■ **Exercise**
Within the records that follow, find every line containing the string "this". Copy those lines.

■ **Information supplied**

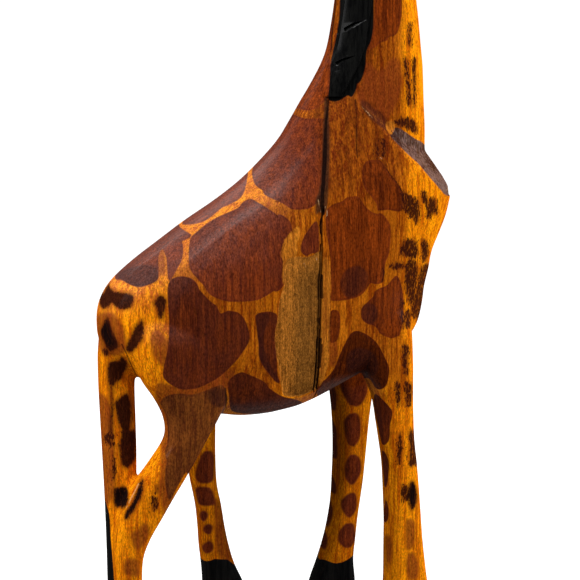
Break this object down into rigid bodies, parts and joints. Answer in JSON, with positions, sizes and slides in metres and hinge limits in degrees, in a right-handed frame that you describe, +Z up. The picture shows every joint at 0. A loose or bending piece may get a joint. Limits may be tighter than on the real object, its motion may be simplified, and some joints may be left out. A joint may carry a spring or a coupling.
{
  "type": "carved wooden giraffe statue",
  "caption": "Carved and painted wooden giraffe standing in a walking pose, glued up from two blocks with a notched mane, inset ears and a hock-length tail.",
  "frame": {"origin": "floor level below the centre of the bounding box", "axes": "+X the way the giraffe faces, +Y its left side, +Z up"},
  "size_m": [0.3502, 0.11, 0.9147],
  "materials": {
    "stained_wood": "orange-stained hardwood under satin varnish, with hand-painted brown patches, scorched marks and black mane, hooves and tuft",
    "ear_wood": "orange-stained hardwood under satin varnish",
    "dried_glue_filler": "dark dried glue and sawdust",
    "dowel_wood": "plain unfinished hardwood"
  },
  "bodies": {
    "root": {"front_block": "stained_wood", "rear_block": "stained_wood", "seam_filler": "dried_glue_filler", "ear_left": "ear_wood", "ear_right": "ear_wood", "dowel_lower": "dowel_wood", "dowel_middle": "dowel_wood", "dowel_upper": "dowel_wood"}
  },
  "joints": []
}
--
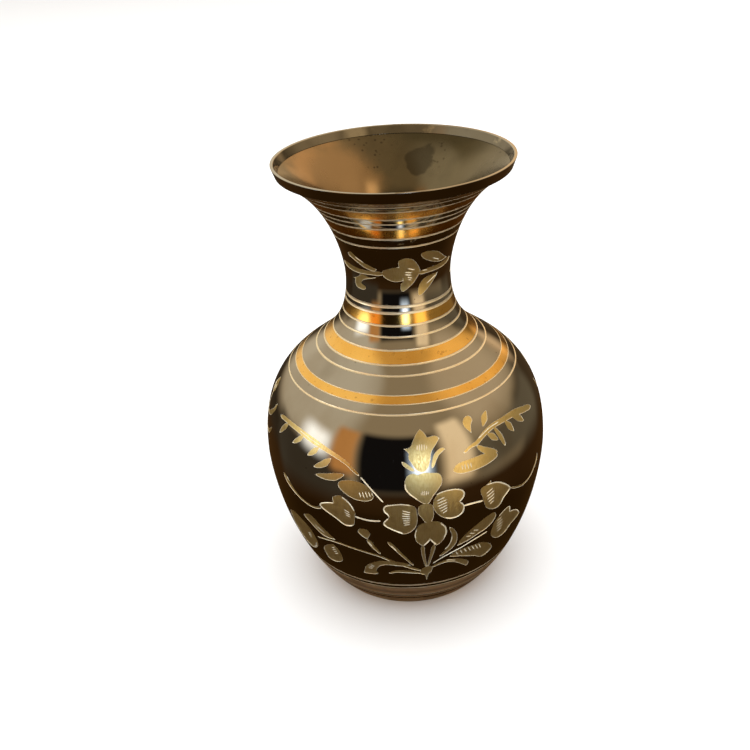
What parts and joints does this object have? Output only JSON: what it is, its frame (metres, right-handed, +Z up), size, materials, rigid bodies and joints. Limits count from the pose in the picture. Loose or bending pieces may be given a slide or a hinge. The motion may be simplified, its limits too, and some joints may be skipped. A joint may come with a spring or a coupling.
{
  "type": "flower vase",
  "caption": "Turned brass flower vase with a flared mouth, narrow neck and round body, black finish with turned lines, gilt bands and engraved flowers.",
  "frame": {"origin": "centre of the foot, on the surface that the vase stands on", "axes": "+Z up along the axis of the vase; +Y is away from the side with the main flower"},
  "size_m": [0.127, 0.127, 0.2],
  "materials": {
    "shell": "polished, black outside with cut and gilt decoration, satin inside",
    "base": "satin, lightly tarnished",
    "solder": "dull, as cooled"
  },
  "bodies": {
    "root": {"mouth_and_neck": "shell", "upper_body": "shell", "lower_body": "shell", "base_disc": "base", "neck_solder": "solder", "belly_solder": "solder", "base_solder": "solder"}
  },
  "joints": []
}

■ **Problem solution**
Break this object down into rigid bodies, parts and joints. Answer in JSON, with positions, sizes and slides in metres and hinge limits in degrees, in a right-handed frame that you describe, +Z up. The picture shows every joint at 0. A loose or bending piece may get a joint. Limits may be tighter than on the real object, its motion may be simplified, and some joints may be left out. A joint may carry a spring or a coupling.
What parts and joints does this object have? Output only JSON: what it is, its frame (metres, right-handed, +Z up), size, materials, rigid bodies and joints. Limits count from the pose in the picture. Loose or bending pieces may be given a slide or a hinge. The motion may be simplified, its limits too, and some joints may be skipped. A joint may come with a spring or a coupling.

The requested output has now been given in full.